Gird yourselves! It’s my blog and I will use it as the platform from which I can shake my fist at the younger generation of developers and computer enthusiasts if I want to!
I’ve always loved older technology. Making a thing that everyone else says is obsolete do something it shouldn’t be able to do, or at least we were told it can’t do, is one of life’s great joys. Having worked in tech for the last three decades, I have swayed in and out of the hobby aspect of computing, from learning to code in BASIC on our first computer, a VIC-20, to pretty much ignoring them until the C64 was no longer new and I could afford one. Then right back out for a while and only back when the siren song of PCs showed me the way towards my degree of choice.

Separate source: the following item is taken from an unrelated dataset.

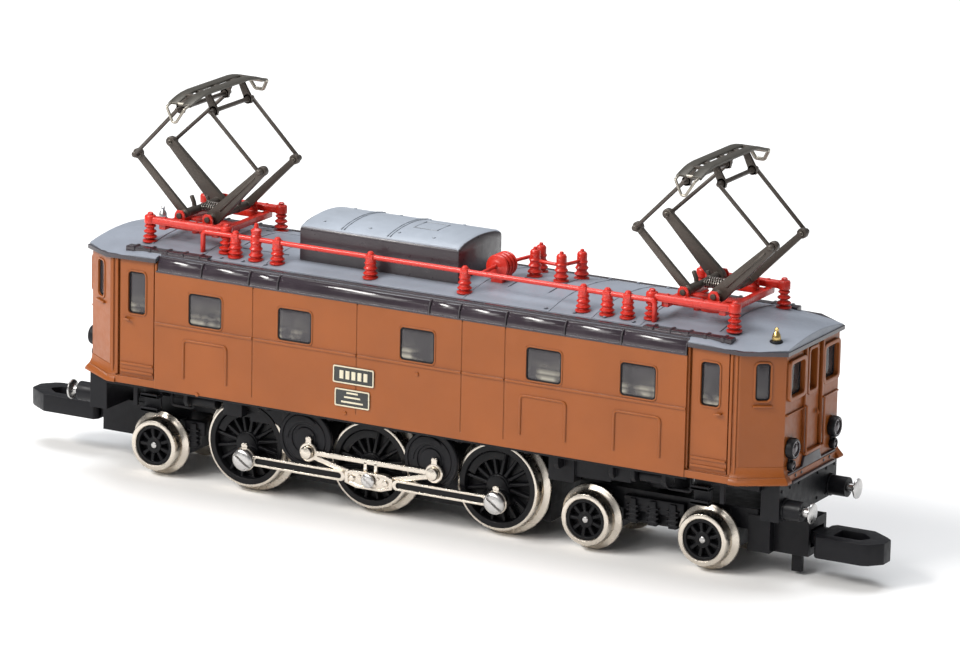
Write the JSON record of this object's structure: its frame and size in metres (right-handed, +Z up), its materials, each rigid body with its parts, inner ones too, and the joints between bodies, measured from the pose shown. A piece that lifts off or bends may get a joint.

I hadn’t touched much in the way of “old tech” until about a year ago when I picked up a Thinkpad T420, which is admittedly “old” but not exactly “OOOooold”. That said, it was the machine that showed me that all of the nonsense that the tech influencers and their channels are spouting was just that – nonsense. Upgrading for the sake of saying you did. Having power you probably never actually use. And here I was with a $50 laptop from 2011 that was serving every need.
After that resounding success (to be documented here for posterity, don’t you worry), I didn’t take a victory lap, I doubled down.
An ad came across my FB timeline for an original IBM PC 5150. Boxy and beige with a similarly beige monitor in monochrome green. I took a screenshot and send it to my wife with the caption “aren’t you glad I have impulse control?” and thought little more about it. That would turn out to be a delicious bit of irony later when Facebook, aware that I had dallied briefly on that original ad, found me on that was local, lacked a monitor but was a quarter of the price. I decided to pick up a version of the PC we used in high school to learn programming and how to use the office suite of the time – WordStar, Lotus 1-2-3 and dBase III.
And that was the beginning of the end. I started looking for the other bits I needed to make the system actually useful: DOS diskettes for one. A monitor for another. RAM expansions crossed my mind as well as ways to equip it with a hard drive – or a modern equivalent that might make it even easier to use. This snowballed when people I had purchased things from contacted me with other things they had found in their basements, garages, barns and attics. It really turned into a full-on hobby, and I was pleased to have finally found something constructive that also made me happy.
Fast forward to today and I have a quarter of a basement full of this nonsense, I’m putting together multiple systems that represent the heyday of classic PC computing (1981 to 1994), and I’m selling off all the bits that I acquired as part of bulk purchases but don’t need, and are sometimes rare and collectible bits that neither the seller or I knew at the time.
So, this is the place. This is where I intend to start cataloging this stuff and spinning yarns about either the machines themselves or how they interface with my memories of my youth. One part technical jargon, one part wanton nostalgia.
So grab a beverage, get comfortable, and for once in your life – listen to your elders!